Getting on the Same Page
The school wasn’t always a success story.
In 2013, Sorden reopened the elementary school after its predecessor was shut down for poor performance and disrepair.
“Previously, there wasn’t any consistency,” says Sorden, who grew up in nearby Washington Heights in a low-income household. “I needed everything to be aligned—from the furniture to the language—so the children could have a sense of predictability and feel safe.”
Enrollment361 | Public, Urban
Per Pupil Expenditures
Free / Reduced Lunch96%
When the same first and second graders returned for Sorden’s first fall on campus, they were greeted by a freshly painted building, new modular furniture, and new teachers. Part of the transformation included a shift in leadership that gave teachers more autonomy. A flat leadership structure—Sorden is the only administrator on campus—encourages Concourse Village staff to learn from each other and trust that they know what’s best for their students.
Using a carefully choreographed procedure called intervisitation, Sorden pairs off teachers with complementary strengths and weaknesses. For six weeks at a time, these pairs, or “growth partners,” visit each other’s classrooms once a week for 15 minutes to observe. Afterward, they meet to offer feedback in the same format that they teach kids: TAG (tell something you like, ask a question, and give a suggestion).
When Lizzette Nunez, a fourth-grade English and social studies teacher, came to teach at Concourse Village she noticed that there “was a difference in the climate.”

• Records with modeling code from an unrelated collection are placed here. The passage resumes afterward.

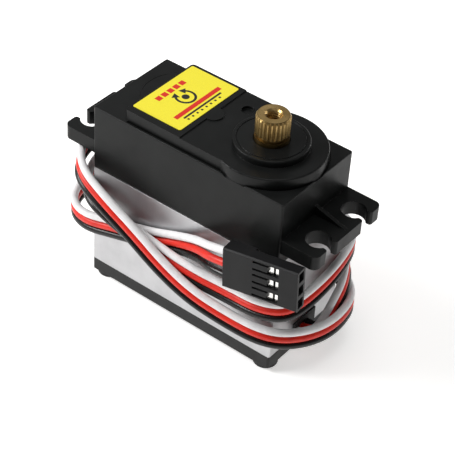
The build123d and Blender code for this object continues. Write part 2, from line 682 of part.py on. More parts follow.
def build_bottom_cover():
    """Thin moulded cover with a round boss under each corner screw."""
    cover = rounded(CASE_LENGTH, CASE_WIDTH, CORNER_R, FOOT_DROP, COVER_TOP)
    low_edges = cover.edges().group_by(Axis.Z)[0]
    cover = chamfer(low_edges, COVER_CHAMFER)
    outer = rounded(CASE_LENGTH, CASE_WIDTH, CORNER_R, 0, COVER_TOP)
    inner_length = CASE_LENGTH - 2 * COVER_WALL
    inner_width = CASE_WIDTH - 2 * COVER_WALL
    floor = FOOT_DROP + COVER_FLOOR
    space = rounded(inner_length, inner_width, INNER_CORNER_R, floor, COVER_TOP)
    for x, y in corners():
        foot = rod(x, y, 0, floor, BOSS_R)
        foot = fillet(foot.edges().group_by(Axis.Z)[0], FOOT_FILLET)
        cover += foot & outer
        space -= rod(x, y, 0, COVER_TOP, BOSS_R)
    cover -= space
    recess_top = SCREW_HEAD_BOTTOM + SCREW_HEAD
    for x, y in corners():
        cover -= rod(x, y, 0, recess_top, SCREW_HEAD_R + MERGE)
        cover -= rod(x, y, 0, COVER_TOP, SCREW_CLEAR_R)
    write("bottom_cover", solid_of(cover))


def build_gaskets():
    """Flat rubber gaskets in the two seams of the case."""
    top = gasket_outline(MIDDLE_TOP, TOP_BASE, TOP_WALL)
    write("top_gasket", solid_of(top))
    bottom = gasket_outline(COVER_TOP, MIDDLE_BASE, MIDDLE_WALL)
    write("bottom_gasket", solid_of(bottom))


def build_case_screws():
    """Four long cross-recess screws from below."""
    z0 = SCREW_HEAD_BOTTOM
    z1 = z0 + SCREW_HEAD
    cross_z = z0 + CROSS_RECESS[2] / 2
    screws = []
    for x, y in corners():
        head = rod(x, y, z0, z1, SCREW_HEAD_R)
        head = fillet(head.edges().group_by(Axis.Z)[0], SCREW_HEAD_FILLET)
        screw = head + rod(x, y, z1, SCREW_TIP, SCREW_R)
        for turn in (0, 90):
            screw -= Pos(x, y, cross_z) * Rot(0, 0, turn) * Box(*CROSS_RECESS)
        screws.append(solid_of(screw))
    write("case_screws", group(screws))


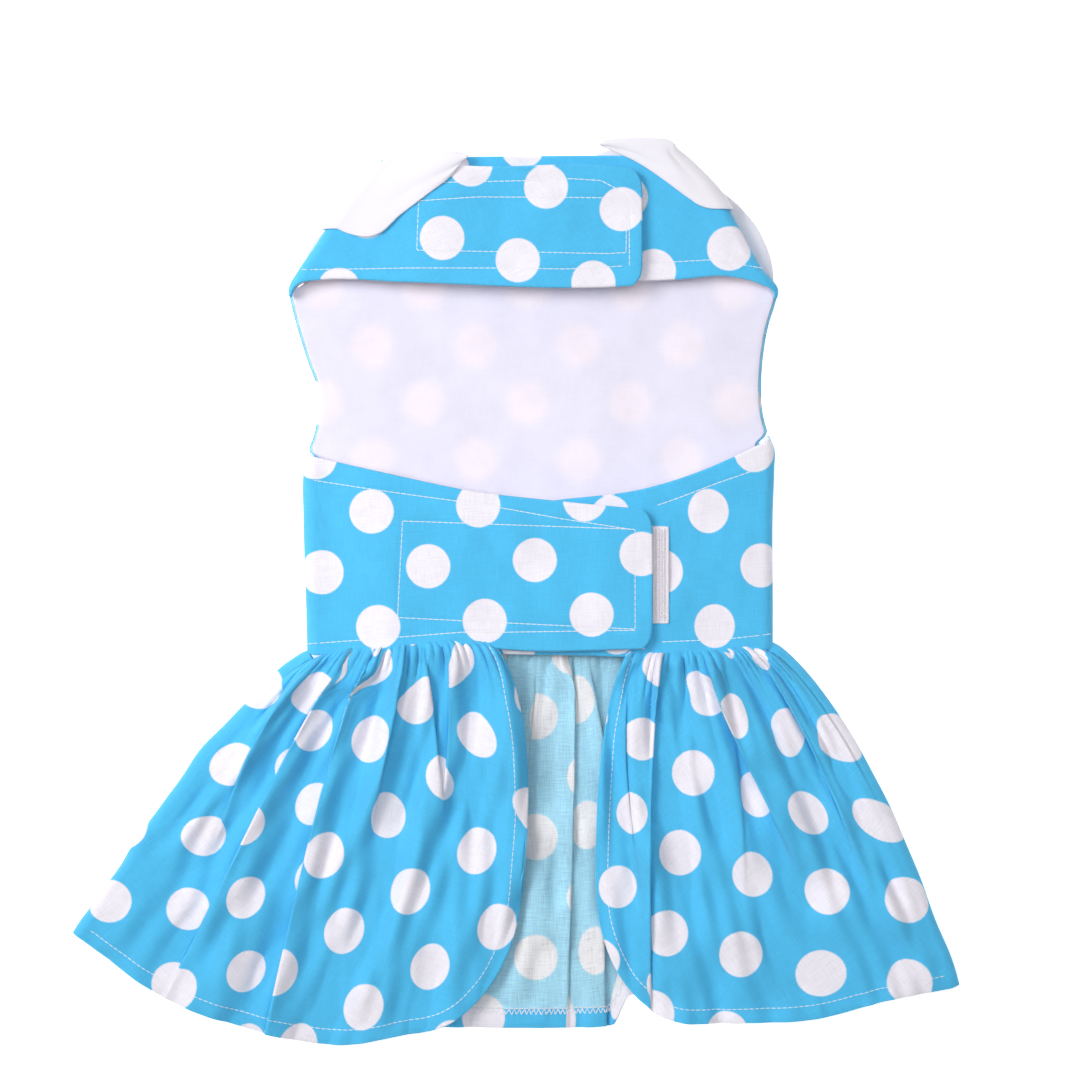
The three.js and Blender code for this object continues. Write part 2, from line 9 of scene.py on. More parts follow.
import bpy
import numpy as np
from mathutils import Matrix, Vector


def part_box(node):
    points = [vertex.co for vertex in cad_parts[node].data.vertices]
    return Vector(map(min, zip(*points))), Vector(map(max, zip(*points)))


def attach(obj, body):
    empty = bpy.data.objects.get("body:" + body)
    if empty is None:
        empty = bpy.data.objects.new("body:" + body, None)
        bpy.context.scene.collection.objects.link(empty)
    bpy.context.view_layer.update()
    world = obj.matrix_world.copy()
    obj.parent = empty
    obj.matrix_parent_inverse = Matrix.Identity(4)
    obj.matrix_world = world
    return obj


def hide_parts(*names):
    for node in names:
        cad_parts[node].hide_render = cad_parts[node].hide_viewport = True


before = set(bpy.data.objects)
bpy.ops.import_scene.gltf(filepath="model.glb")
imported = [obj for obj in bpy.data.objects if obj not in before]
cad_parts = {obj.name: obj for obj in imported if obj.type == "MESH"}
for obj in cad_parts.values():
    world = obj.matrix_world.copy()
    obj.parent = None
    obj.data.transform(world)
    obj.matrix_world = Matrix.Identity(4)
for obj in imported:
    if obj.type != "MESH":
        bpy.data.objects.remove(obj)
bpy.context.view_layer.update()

MM = 0.001

# Cloth thicknesses and the radius of the side bends, as in the frame's solids
FLAP = 1.7
COLLAR = 1.2
PAD = 1.0
GAP = 0.3
SHEET = 0.9
LINING = 0.6
FOLD_RADIUS = 4.5
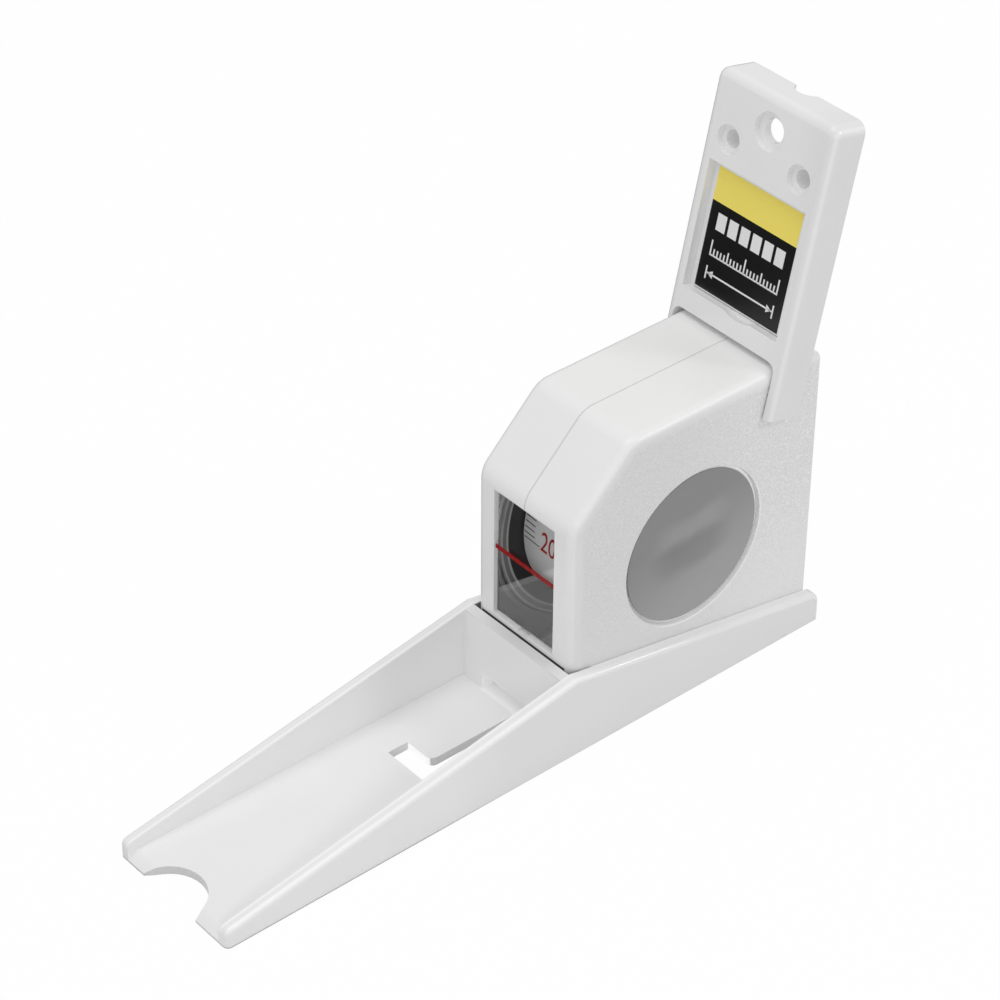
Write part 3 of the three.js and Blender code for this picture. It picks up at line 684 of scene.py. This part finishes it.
def reel_finish(rim_radius, inner_face):
    """Black moulding, grey near the flanges' rim, with painted highlights: the rim and two rings.
    """
    material, tree, shader = start_material("reel_black", Roughness=0.42)
    place = object_place(tree)
    inside_rim = math_step("SUBTRACT", rim_radius, reel_radius(place))
    rings = math_step(
        "ADD", between(inside_rim, *outer_highlight_ring, 0.1 * mm),
        between(inside_rim, *inner_highlight_ring, 0.15 * mm),
    )
    side = math_step("ABSOLUTE", split(place)["X"])
    on_face = math_step("LESS_THAN", side, inner_face + 0.05 * mm)
    speck = noise(place, scale=900.0, detail=3.0)
    colour = mix_colours(speck, grey(0.008), grey(0.022))
    # Grey near the rim, then painted highlights on the rim's edge and in the two rings.
    for share, tone in (
        (below(inside_rim, 2.2 * mm, 0.2 * mm), 0.26),
        (below(inside_rim, 0.08 * mm, 0.03 * mm), 0.60),
        (all_of(rings, on_face), 0.62),
    ):
        colour = mix_colours(share, colour, grey(tone))
    tree.links.new(colour, shader.inputs["Base Color"])
    add_bump(tree, shader, speck, strength=0.2, distance=0.06 * mm)
    return material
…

“It wasn’t ‘Close your door.’ It was ‘We are a team; we are going to help you; we are going to work together. If I have a best practice, I am going to share it with you’,” she said.
A Literacy-First Approach
To establish effective practices in the school, Sorden drew on her own nine years of experience as a classroom teacher and literacy coach, when she developed an approach called Collaborative Reading, a blend of choral reading and close reading.
In the model, students read portions of new, challenging grade-level and above-grade-level texts aloud together every day to improve vocabulary and boost reading proficiency. Then, they answer questions in small groups following the MACAS method (main idea, annotation, comprehension, author’s purpose, and summary) to demystify the often-opaque process of analysis in a shared, safe space before trying it on their own.
The school also emphasizes that literacy skills should be taught in all disciplines. Every class, from art to math, focuses on close reading and reflective writing to build students’ critical thinking about texts.
“I was prepared because the teachers taught me well,” says Kianna Beato, a CVES graduate and current seventh-grade student, who cites techniques such as annotation and rereading in both math and English as boosting her confidence and ability. “I knew there was nothing to be afraid of in a different school.”
In Yasmin Al-Hanfoosh’s class, Mozart is playing as third graders work in groups of six on close reading of scientific text. Al-Hanfoosh directs students to look at words that are in the prompt—“What are magnets used for?”—that are also in the text to find the main idea in the passage. When they finish, they go to a station and practice finding the main idea on their own in a new article.
In math classes, all students follow a set of five standard steps when they solve math word problems: annotate the problem; think of a plan to solve it; use a strategy to solve it; describe how it was solved using labels and math language; and finally, make connections by identifying patterns and rules.
“It’s important because their reading skills are going to improve,” explains Blair Pacheco, a math and science teacher. “They are honing in on specific words, so it’s going to help them get the gist and really understand the content of what they are reading.”
A Culture of High Expectations
The focus on literacy has even extended to developing a deeper understanding and appreciation for art.
In Courtney Watson’s second-grade art class, students discussed sophisticated concepts like how color conveys mood in artist Romare Bearden’s The Block and Edward Hopper’s Railroad Embankment, and how mood connects to understanding features of rural, urban, and suburban communities. Afterward, they applied the themes to their own pieces of artwork.
“A text can sometimes be very intimidating, especially for a struggling reader or an English language learner,” said Watson, referencing the student demographics. “Art is a universal language—every child can read a piece of art.”
This interdisciplinary approach has pushed many Concourse Village students above grade level in reading and math proficiency, including students who started at the school knowing little to no English. Notably, English language learners and students with disabilities, who number roughly a quarter of the student population, score higher than general education students on both math and English language arts state tests.
“We are a community—that’s a true statement,” says second-grade teacher Richard Lozada, who grew up near the school. “I have support; I can go to anyone. It’s making people feel very comfortable to ask what is needed and learn from each other.”